Star Wars: The Force Awakens played it safe in 2015, delivering a movie that had a lot in common with A New Hope. It got fans talking about the franchise again, and there were countless theories—was Rey secretly Han Solo's daughter?—but filmmaker J.J. Abrams made one huge misstep.
After convincing Mark Hamill, Harrison Ford, and Carrie Fisher to return to the Star Wars franchise, the trio never shared the screen. Han Solo and Princess Leia's relationship had ended, while Luke Skywalker had vanished. Ford and Fisher did have a couple of brief scenes together, but Luke never even spoke in his brief appearance in the movie's final moments.
Not seeing the iconic trio back on board the Millennium Falcon together was a missed opportunity, and following Fisher's passing in 2016—and the fact that all three characters are now canonically dead—the moment has obviously passed to make it happen.
During a recent Actor Roundtable with The Hollywood Reporter, Hamill revealed what he was told when he questioned Abrams' decision.
"I said, 'Aren't we going to have a moment where all 3 of us get together to raise the roof? It'll only take 30 seconds,'" the actor recalled. "And JJ said, 'Well, Mark, it's not Luke's story anymore."
While the spotlight had shifted to Rey, Finn, Poe Dameron, and Kylo Ren, this still feels like a missed trick and a waste of the three iconic actors.

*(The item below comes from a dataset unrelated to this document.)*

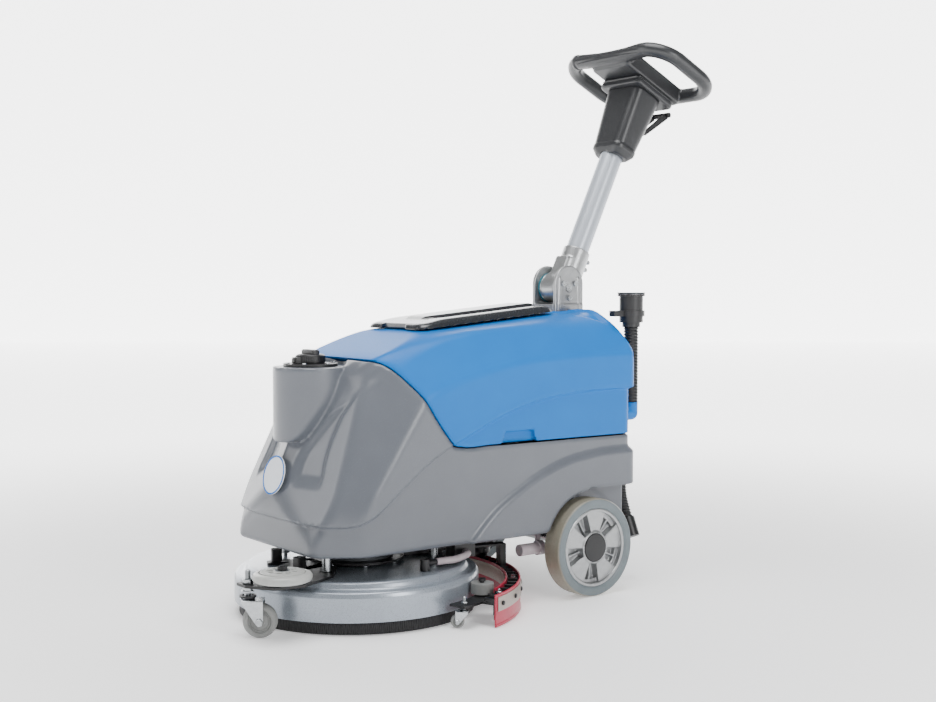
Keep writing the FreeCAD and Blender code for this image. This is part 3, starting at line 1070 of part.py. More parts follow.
def make_lever():
    """Start lever under the back of the grip loop: squeezed up against the loop to run the brush."""
    arms = []
    for side in (1, -1):
        x0, x1 = sorted((side * 18.5, side * 24.0))
        arm = prism([(x0, LEVER_PIVOT_Y - 5.0, LEVER_PIVOT_Z - 5.0), (x0, LEVER_PIVOT_Y + 6.0, LEVER_PIVOT_Z - 4.0),
                     (x0, LEVER_BAR_Y + 5.0, LEVER_BAR_Z - 6.0), (x0, LEVER_BAR_Y - 6.0, LEVER_BAR_Z + 2.0)],
                    Vector(x1 - x0, 0, 0))
        arms.append(arm)
    bar = rod(6.0, 2 * LEVER_HALF_W, (-LEVER_HALF_W, LEVER_BAR_Y, LEVER_BAR_Z), X_AXIS)
    lever = join(arms + [bar])
    hole = rod(LEVER_PIN_R + AXLE_PLAY, 60.0, (-30.0, LEVER_PIVOT_Y, LEVER_PIVOT_Z), X_AXIS)
    pieces["start_lever"] = lean_back(lever.cut(hole))


pieces["base_tank"] = make_base_tank()
make_filler()
make_badge()
make_chassis()
make_rear_wheel("left_wheel", 1)
make_rear_wheel("right_wheel", -1)
make_deck()
make_front_gear()
make_squeegee()
make_recovery_tank()
make_drain()
make_inside()
make_lines()
make_handle_mount()
make_handle()

# the origin is the middle of the machine's footprint, leaving out the hose that hangs free
HANGING = ("rear_hose", "rear_hose_cuff")
reach = Part.makeCompound([shape for name, shape in pieces.items() if name not in HANGING]).BoundBox
ORIGIN_SHIFT = Vector(0, -round((reach.YMin + reach.YMax) / 2), 0)
for piece in pieces.values():
    piece.translate(ORIGIN_SHIFT)

os.makedirs("parts", exist_ok=True)
for piece_name, piece in pieces.items():
    piece.exportStep("parts/" + piece_name + ".step")
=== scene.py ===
"""Walk-behind wet and dry floor scrubber: the looks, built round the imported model.

Lengths in this file are millimetres from the rear axle (y = 0) and the floor (z = 0) unless a name
ends in _m; placed() turns them into the frame's metres.
"""
import math
from itertools import product

import bpy
import numpy as np
from bpy.props import FloatProperty, PointerProperty, StringProperty
from mathutils import Matrix, Vector


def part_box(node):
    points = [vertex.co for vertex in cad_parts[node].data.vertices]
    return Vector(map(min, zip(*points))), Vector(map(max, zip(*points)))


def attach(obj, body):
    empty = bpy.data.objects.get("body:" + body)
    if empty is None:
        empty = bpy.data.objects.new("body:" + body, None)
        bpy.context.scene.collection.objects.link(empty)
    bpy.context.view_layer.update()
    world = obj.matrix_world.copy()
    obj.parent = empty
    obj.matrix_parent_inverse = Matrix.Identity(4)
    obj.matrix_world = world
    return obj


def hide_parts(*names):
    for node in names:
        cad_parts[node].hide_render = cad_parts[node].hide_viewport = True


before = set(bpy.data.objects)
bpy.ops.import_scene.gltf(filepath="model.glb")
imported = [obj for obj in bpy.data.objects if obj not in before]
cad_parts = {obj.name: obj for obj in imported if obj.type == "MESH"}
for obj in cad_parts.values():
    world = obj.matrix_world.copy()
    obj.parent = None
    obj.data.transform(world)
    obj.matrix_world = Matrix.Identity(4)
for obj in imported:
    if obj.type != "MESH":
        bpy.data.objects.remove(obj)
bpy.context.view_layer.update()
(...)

Unlike the Star Wars prequels, love for the sequels hasn't exactly increased over the past decade. The Last Jedi and The Rise of Skywalker proved even more divisive than The Force Awakens, though Hamill did get a second chance with The Mandalorian. That used VFX trickery to de-age the actor, and in another interview with Variety, he addressed the possibility of allowing his likeness as Luke to be used even after he's gone.
"I haven’t seen [any of those fan films]. It’s one of those things where there’s a disconnect between the fan world and myself, in the sense that every actor does the job, and when the job is completed, they move on to the next project."
"It’s fascinating to see [this technology] develop, and I’m also apprehensive about how it will be used," Hamill said of AI usage both in fan-made and Hollywood movies. "It’s obviously hard to predict the future, but I guess I’m gonna have to talk to my family about if they want me to be in a Star Wars movie 30 years from now after I’m gone."
As of now, it appears Lucasfilm is moving on from the classic Star Wars characters. However, the hope is that Luke might join the fight against Grand Admiral Thrawn when Dave Filoni's long-awaited crossover movie finally happens.